── Stored data ──
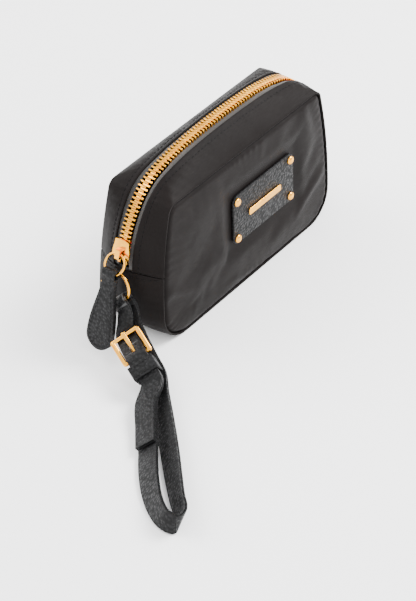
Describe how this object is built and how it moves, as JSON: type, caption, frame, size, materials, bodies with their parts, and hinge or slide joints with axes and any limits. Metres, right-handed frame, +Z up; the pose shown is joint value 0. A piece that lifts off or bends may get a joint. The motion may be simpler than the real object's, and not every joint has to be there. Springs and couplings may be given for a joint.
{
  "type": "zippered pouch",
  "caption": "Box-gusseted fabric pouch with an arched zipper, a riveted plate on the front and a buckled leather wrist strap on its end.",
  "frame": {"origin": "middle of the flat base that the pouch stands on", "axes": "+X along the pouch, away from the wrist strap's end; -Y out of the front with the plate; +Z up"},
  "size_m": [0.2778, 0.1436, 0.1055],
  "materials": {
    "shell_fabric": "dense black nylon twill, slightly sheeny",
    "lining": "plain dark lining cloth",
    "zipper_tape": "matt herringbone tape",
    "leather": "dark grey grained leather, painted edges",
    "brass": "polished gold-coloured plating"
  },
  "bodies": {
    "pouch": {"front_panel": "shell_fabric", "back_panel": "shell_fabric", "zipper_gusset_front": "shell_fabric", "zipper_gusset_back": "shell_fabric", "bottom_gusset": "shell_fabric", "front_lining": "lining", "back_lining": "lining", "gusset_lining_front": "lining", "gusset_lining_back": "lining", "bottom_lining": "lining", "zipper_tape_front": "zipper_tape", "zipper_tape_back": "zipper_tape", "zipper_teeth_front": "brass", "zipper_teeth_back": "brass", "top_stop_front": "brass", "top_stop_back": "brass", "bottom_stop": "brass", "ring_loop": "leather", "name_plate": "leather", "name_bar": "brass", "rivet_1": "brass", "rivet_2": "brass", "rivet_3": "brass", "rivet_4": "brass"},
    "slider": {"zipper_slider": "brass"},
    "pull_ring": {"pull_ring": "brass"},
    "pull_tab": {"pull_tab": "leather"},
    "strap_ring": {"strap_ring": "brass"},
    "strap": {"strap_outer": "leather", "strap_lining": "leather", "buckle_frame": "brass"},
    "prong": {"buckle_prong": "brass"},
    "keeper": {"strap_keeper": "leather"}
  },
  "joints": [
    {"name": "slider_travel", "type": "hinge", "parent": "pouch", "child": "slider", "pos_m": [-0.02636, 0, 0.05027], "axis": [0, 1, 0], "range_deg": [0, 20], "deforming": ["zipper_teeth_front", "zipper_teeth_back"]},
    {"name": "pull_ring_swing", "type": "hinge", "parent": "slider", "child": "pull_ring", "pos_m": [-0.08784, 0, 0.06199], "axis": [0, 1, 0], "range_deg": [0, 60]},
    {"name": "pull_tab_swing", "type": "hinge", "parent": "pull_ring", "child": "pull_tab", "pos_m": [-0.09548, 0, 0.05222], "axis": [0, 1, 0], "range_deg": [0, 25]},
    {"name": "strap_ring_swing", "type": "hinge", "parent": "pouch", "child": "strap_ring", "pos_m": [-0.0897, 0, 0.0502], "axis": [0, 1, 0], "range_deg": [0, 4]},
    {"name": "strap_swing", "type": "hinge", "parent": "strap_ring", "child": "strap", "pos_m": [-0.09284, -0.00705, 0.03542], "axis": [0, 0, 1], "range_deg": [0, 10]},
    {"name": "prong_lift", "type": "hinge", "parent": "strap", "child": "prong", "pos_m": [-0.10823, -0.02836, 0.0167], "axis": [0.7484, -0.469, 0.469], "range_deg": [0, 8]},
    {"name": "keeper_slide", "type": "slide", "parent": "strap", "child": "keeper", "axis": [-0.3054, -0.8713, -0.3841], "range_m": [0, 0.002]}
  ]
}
───
Task goal = Your task is to gather every line with the word "joints" and copy it.

Answer to this task =
Describe how this object is built and how it moves, as JSON: type, caption, frame, size, materials, bodies with their parts, and hinge or slide joints with axes and any limits. Metres, right-handed frame, +Z up; the pose shown is joint value 0. A piece that lifts off or bends may get a joint. The motion may be simpler than the real object's, and not every joint has to be there. Springs and couplings may be given for a joint.
  "joints": [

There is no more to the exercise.